I missed this story from last week: Team 4: Alaska Sued Pittsburgh Pension Manager For Big Bucks
A really worthy topic, and a story that I feel bad I did not catch. but it gets the story wrong in one big way. The topic is about Mercer, which is the hired investment manager for the City of Pittsburgh's pension funds. The story goes into some seemingly relevant history that Mercer was sued by the state of Alaska over some pension issues and that in the end Mercer wound up paying a whopping $500 million to settle the suit.
Before I go on... see disclosure below*.
You would think the story is that Mercer was sued in Alaska for its management of pension funds and raises the obvious question whether Pittsburgh's pension funds were invested wisely. Yet that is not the story it seems. In Alaska, Mercer was sued not for its investment management of pension funds, but for actuarial services.

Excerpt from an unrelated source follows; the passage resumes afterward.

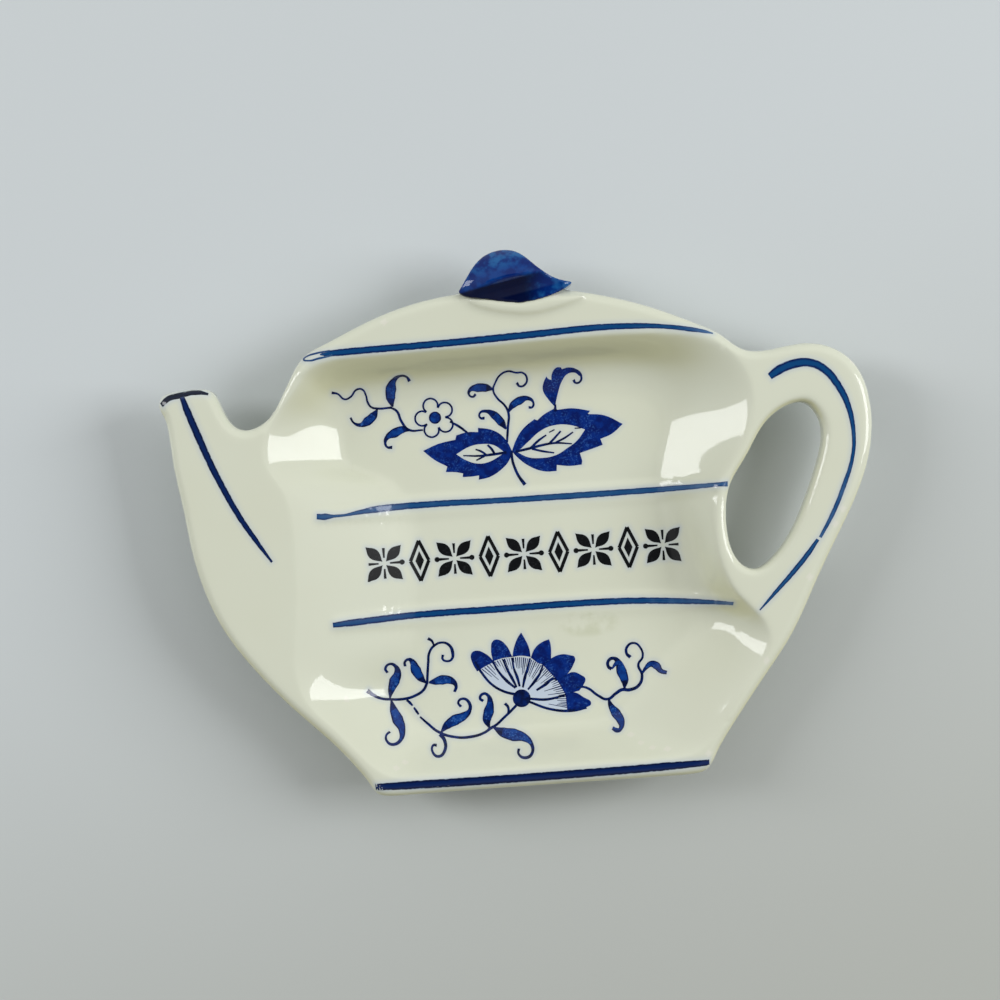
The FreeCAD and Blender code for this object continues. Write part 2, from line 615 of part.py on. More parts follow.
def draw_border():
    """A plain border of four-petalled flowers and lozenges, with dots between them."""
    faces = []
    pitch, middle_y = size("border_pitch"), size("border_y")
    start, reach_out = size("border_petal_start"), size("border_petal_reach")
    lozenge = [size("lozenge_half_length"), size("lozenge_half_height")] * 2
    for index in range(-4, 5):
        middle = (index * pitch, middle_y)
        if index % 2 == 0:
            for degrees in (45, 135, 225, 315):
                faces.append(petal(polar(middle, start, degrees),
                                   polar(middle, reach_out, degrees),
                                   size("border_petal_width")))
        else:
            tips = [polar(middle, radius, 90 * turn) for turn, radius in enumerate(lozenge)]
            faces.append(Part.Face(Part.makePolygon(points(tips + tips[:1]))))
        if index < 4:
            faces.append(disc((middle[0] + 0.5 * pitch, middle_y), size("dot_radius")))
    return faces


paint = "Sizes.paint_thick"
rib = "Sizes.rib_rise"
shoulder_rib = make_print("shoulder_rib", [stroke(SHOULDER_LINE, size("rib_width"), BAND_SHARES)], rib)
waist_rib = make_print("waist_rib", [stroke(WAIST_LINE, size("rib_width"), BAND_SHARES)], rib)
clay += [shoulder_rib, waist_rib]
band, brush = size("band_width"), size("stroke_width")
prints = [
    make_print("lid_band", [stroke(LID_LINE, band, BAND_SHARES)], paint),
    make_print("shoulder_band", [stroke(SHOULDER_LINE, band, BAND_SHARES)], f"{rib} + {paint}",
               [shoulder_rib]),
    make_print("waist_band", [stroke(WAIST_LINE, band, BAND_SHARES)], f"{rib} + {paint}",
               [waist_rib]),
    make_print("base_band", [stroke(BASE_LINE, band, BAND_SHARES)], paint),
    make_print("spout_line", [stroke(SPOUT_LINE, brush, STROKE_SHARES)], paint),
    make_print("spout_lip_line", [stroke(LIP_LINE, brush, [0.5, 0.8, 0.8, 0.5])], paint),
    make_print("handle_line", [stroke(HANDLE_LINE, brush, STROKE_SHARES)], paint),
    make_print("handle_tail_line", [stroke(TAIL_LINE, brush, [0.3, 0.9, 0.6, 0.2])], paint),
    make_print("upper_spray", draw_upper_spray(), paint),
    make_print("lower_spray", draw_lower_spray(), paint),
    make_print("centre_border", draw_border(), paint)]

# ---------------------------------------------------------------- checks, and the files

pieces = clay + prints
for thing in doc.Objects:
    marks = [mark for mark in thing.State if mark in ("Invalid", "Error")]
    if marks:
        raise SystemExit(f"{thing.Name} failed: {marks}")
for piece in pieces:
    if piece.Shape.isNull() or not piece.Shape.isValid() or not piece.Shape.Solids:
        raise SystemExit(f"{piece.Label} has no valid solid")

os.makedirs("parts", exist_ok=True)
for piece in pieces:
    piece.Shape.exportStep(f"parts/{piece.Label}.step")
    print(f"{piece.Label}: {len(piece.Shape.Solids)} solids, {len(piece.Shape.Faces)} faces,"
          f" {piece.Shape.Volume:.1f} mm3")
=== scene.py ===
"""Looks of the tea bag rest: one glazed casting, a cobalt knob, brushed lines and printed sprays.

Everything is in metres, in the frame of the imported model. Drawn outlines are in millimetres on the
plan: X along the lines towards the handle, Y towards the knob.
"""

import json
import math
import random

import bpy
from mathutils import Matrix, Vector
from mathutils.bvhtree import BVHTree

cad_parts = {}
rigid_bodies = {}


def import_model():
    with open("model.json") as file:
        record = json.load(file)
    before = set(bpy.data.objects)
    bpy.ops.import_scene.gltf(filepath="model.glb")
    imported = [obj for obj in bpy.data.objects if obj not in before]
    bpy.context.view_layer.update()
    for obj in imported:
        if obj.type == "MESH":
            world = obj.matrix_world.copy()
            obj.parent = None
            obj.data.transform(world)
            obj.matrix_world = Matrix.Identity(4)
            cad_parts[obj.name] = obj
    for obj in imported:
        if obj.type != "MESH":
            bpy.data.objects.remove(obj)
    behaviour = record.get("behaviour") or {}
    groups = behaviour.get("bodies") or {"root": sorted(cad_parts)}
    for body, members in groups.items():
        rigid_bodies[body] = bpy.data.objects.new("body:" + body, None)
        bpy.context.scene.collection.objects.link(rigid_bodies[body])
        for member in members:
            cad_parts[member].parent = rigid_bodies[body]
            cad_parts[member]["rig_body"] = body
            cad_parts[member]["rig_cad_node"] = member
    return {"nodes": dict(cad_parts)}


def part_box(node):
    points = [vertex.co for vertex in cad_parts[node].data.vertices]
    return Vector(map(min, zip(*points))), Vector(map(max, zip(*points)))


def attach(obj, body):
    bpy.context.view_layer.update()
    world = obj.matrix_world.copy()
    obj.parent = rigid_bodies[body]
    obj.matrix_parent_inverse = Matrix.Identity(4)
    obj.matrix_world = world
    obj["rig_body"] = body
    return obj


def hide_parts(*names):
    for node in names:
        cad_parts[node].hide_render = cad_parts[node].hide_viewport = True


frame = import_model()
bpy.context.view_layer.update()

# ---------------------------------------------------------------- sizes

MM = 0.001
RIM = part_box("lid")[1].z
ABOVE = 2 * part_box("knob")[1].z

# The camera: the middle of its picture, its height over the rim, and the width it sees there.
VIEW_MIDDLE = (-3.35 * MM, 3.27 * MM)
VIEW_RISE = 0.320
VIEW_WIDTH = 0.160
VIEW_ROLL = math.radians(-3.7)
VIEW_CLIP = 0.010
SENSOR = 36.0

# The skin of glaze: its grain, and how many rounds of smoothing soften its edges.
CLAY_GRAIN = 0.46 * MM
CLAY_ROUNDS = 7
KNOB_GRAIN = 0.24 * MM
KNOB_ROUNDS = 4
SMOOTHING = 0.5
MERGE_GAP = 0.002 * MM

# How far above the glaze paint and print are laid. What overlaps lies at different heights.
LINE_LIFT = 0.02 * MM
LEAF_LIFT = 0.5 * LINE_LIFT
PETAL_LIFT = 0.8 * LINE_LIFT
WASH_LIFT = 0.035 * MM
INK_DEPTH = 0.08 * MM
BLEED_REACH = 1.1 * MM

# How finely curves and filled shapes are divided.
LINE_STEPS = 8
BRUSH_STEPS = 16
BRUSH_PARTS = 4
PATCH_STEPS = 5
PATCH_PITCH = 0.9 * MM

# The crease across the knob. In front of it, under the overhanging crest, the knob is painted almost
# black: painted shade, where the glaze also pools.
CREASE_SLOPE = math.tan(math.radians(11))
CREASE_Y = 38.2 * MM

# The patch of tea stain below the waist line.
STAIN_MIDDLE = (9.7 * MM, -17.8 * MM)
STAIN_HALF_LENGTH = 5.6 * MM
STAIN_HALF_WIDTH = 2.4 * MM

# The nodes that share one skin of ivory glaze.
CLAY = ("bowl", "lid", "spout", "handle", "shoulder_rib", "waist_rib", "knob_collar")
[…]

So the Alaska story has nothing to do with how Mercer managed investments as it is under contract for in Pittsburgh. Pittsburgh's actuarial services are handled by another firm.

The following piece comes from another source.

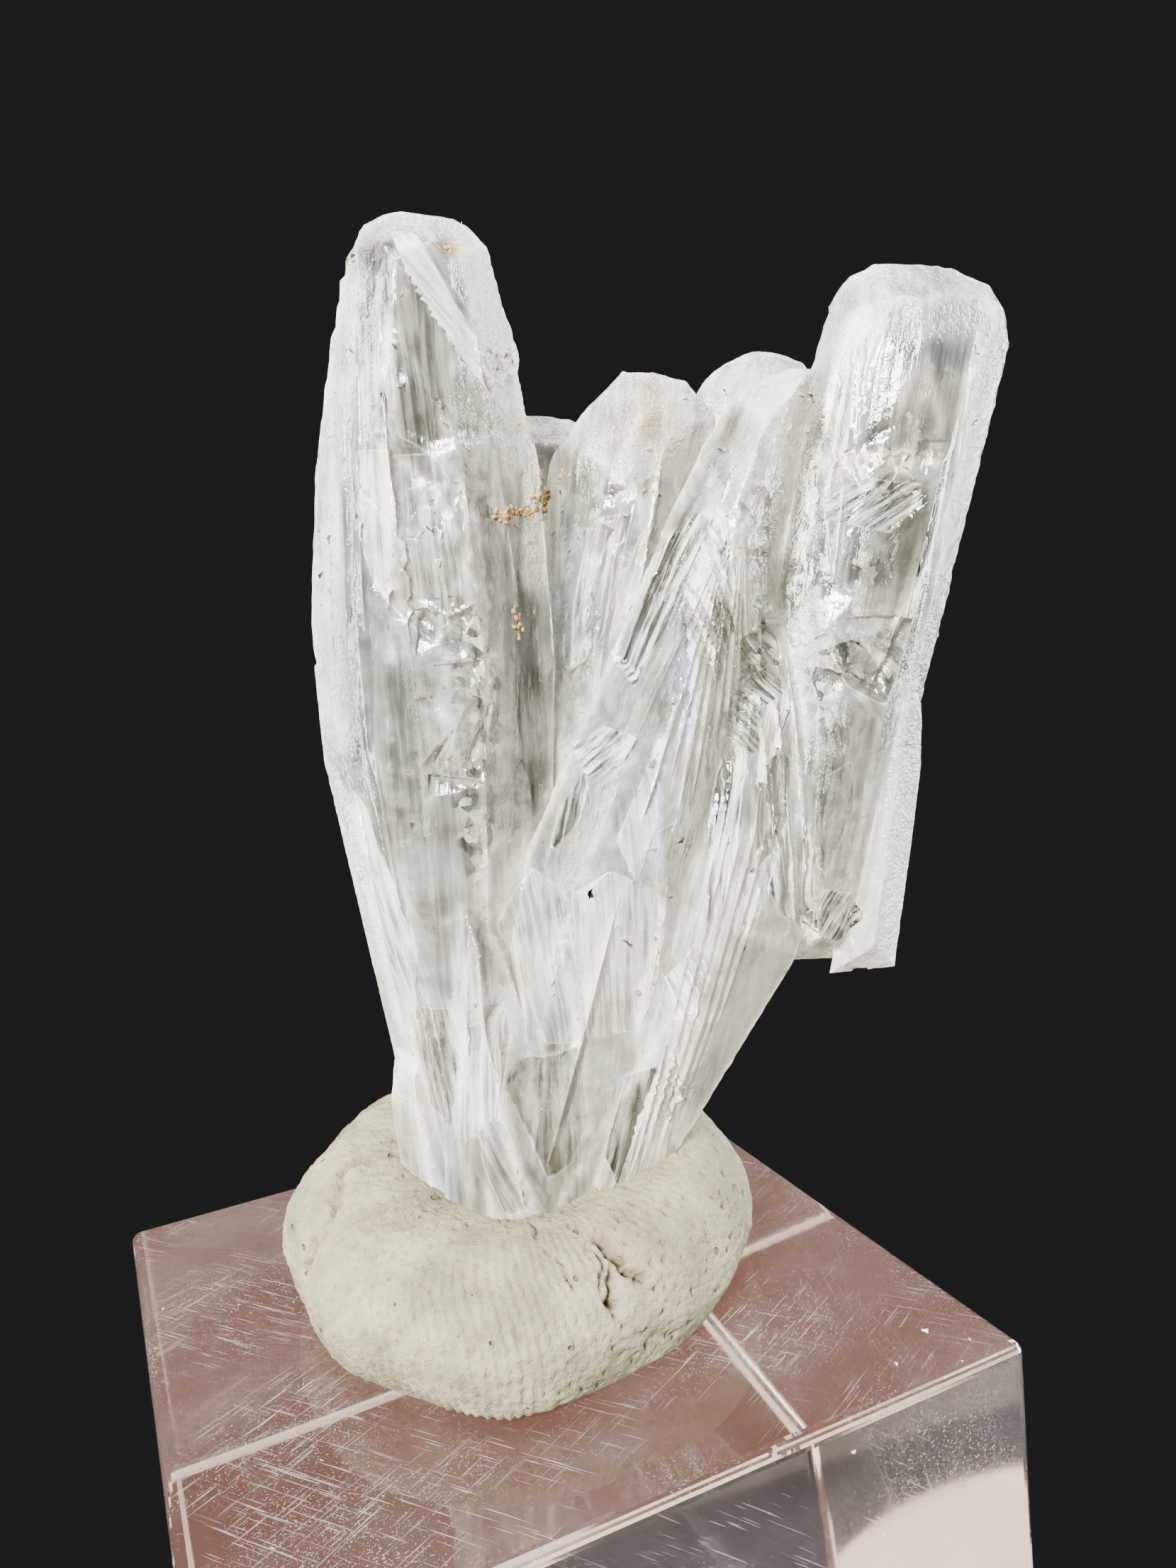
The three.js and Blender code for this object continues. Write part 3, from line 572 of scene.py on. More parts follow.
def lies_inside(flat, ring):
    """Which points lie inside a closed ring of corners: an odd number of its sides pass
    to their right."""
    inside = np.zeros(len(flat), bool)
    for (u0, z0), (u1, z1) in zip(ring, ring[1:]):
        if z0 == z1:
            continue
        crosses = (z0 > flat[:, 1]) != (z1 > flat[:, 1])
        side = u0 + (flat[:, 1] - z0) * (u1 - u0) / (z1 - z0)
        inside ^= crosses & (flat[:, 0] < side)
    return inside


def nearest_facet(flat):
    """How far inside its nearest facet each point lies, below 0 outside, and which."""
    depth_inside = np.full(len(flat), -np.inf)
    number = np.zeros(len(flat), int)
    for i, (_, _, _, *corners) in enumerate(FACETS):
        ring = corners + corners[:1]
        gap = distance_to_line(flat, ring)
        gap = np.where(lies_inside(flat, ring), gap, -gap)
        nearer = gap > depth_inside
        depth_inside[nearer] = gap[nearer]
        number[nearer] = i
    return depth_inside, number


# %% [markdown]
# The crystals start as a copy of the CAD solid, whose faces are large and flat. Its flat
# areas are merged first and then split evenly, because fine relief needs vertices to
# carry it. Between a coarse and a fine split the frosted tips and rims are worn round, as
# they are on the real one. The front, which is seen closest, gets the finer mesh.

# %% A fine mesh for the crystals
FRONT_EDGE = 0.40 * MM
BACK_EDGE = 0.68 * MM
DETAIL_EDGE = 0.26 * MM
# Middle (u, z) and half sizes of the places with the finest relief, in millimetres
DETAILED = [
    (4.2, 72.0, 1.4, 5.6), (11.2, 61.4, 2.2, 3.8), (1.6, 58.0, 1.3, 5.6), (15.6, 60.0, 1.4, 4.4),
]
FLAT_ANGLE = math.radians(0.5)
SPLIT_ROUNDS = 7
# The first split is this much coarser than the last
COARSER = 1.3
WEAR_ROUNDS = 10
WEAR_EVERYWHERE = 0.06
# Ends of the blades that are worn round
WORN = [
    (9.4, 71.6, 3.2, 2.4, 12, 0.9), (20.6, 75.0, 4.0, 2.0, 10, 0.7),
    (24.4, 72.0, 1.2, 1.6, 0, 0.6), (15.0, 72.4, 3.4, 1.8, 0, 0.9),
    (5.8, 70.6, 3.6, 1.4, 0, 0.9), (0.6, 77.8, 3.4, 1.3, 0, 0.8),
    (-2.6, 75.4, 1.0, 1.4, 0, 0.6), (4.0, 75.2, 0.8, 2.0, 0, 0.6),
]

crystals = copy_of("calcite_cluster", "calcite_crystals")
cutter = copy_of("calcite_cluster", "socket_cutter")


def edge_limit(edge, front):
    """The longest that an edge may stay, by where it is on the crystals."""
    if max(face.normal.dot(front) for face in edge.link_faces) < 0.1:
        return BACK_EDGE
    u, _, z = (edge.verts[0].co + edge.verts[1].co) @ FAN_MATRIX / (2 * MM)
    for middle_u, middle_z, wide, tall in DETAILED:
        if abs(u - middle_u) < wide and abs(z - middle_z) < tall:
            return DETAIL_EDGE
    return FRONT_EDGE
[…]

It all raises a really interesting question, possibly the story at the very nexus of all the pension problems facing the City of Pittsburgh. Was the City of Pittsburgh prudently advised by its own pension actuaries? Mercer was accused in Alaska for "not taking into account realistic data"... or put another way the assumptions that went into the calculation of required pension contributions were far from prudent. Has anyone really wondered why Pittsburgh pension fund has generally fallen ever farther behind when it comes to it's full funding level. In some good years it would catch up a bit, but far less than it should have.. and in most years the funding ratio of the city's pension funds fell ever further behind. Did the City's pension actuary fulfill its fiduciary duty in its work?
At the very least, it seems a worthy comparison to look at what happened in Alaska with the history here. Any forensic actuaries around? Would an individual pensioner have standing to sue?
* Ok. I am not quite sure on this, but it turns out that I may have worked for the entity now known as Mercer. How can this be ambiguous? Well I once worked for a firm in NYC: Oliver, Wyman and Co. Through some corporate machinations it looks as if Oliver, Wyman merged with Mercer and the distinct entities are both now parts of the greater Marsh and McClennan companies. So it's a loose and distant connection, but don't want to obfuscate anything ever so I thought I would throw that out there.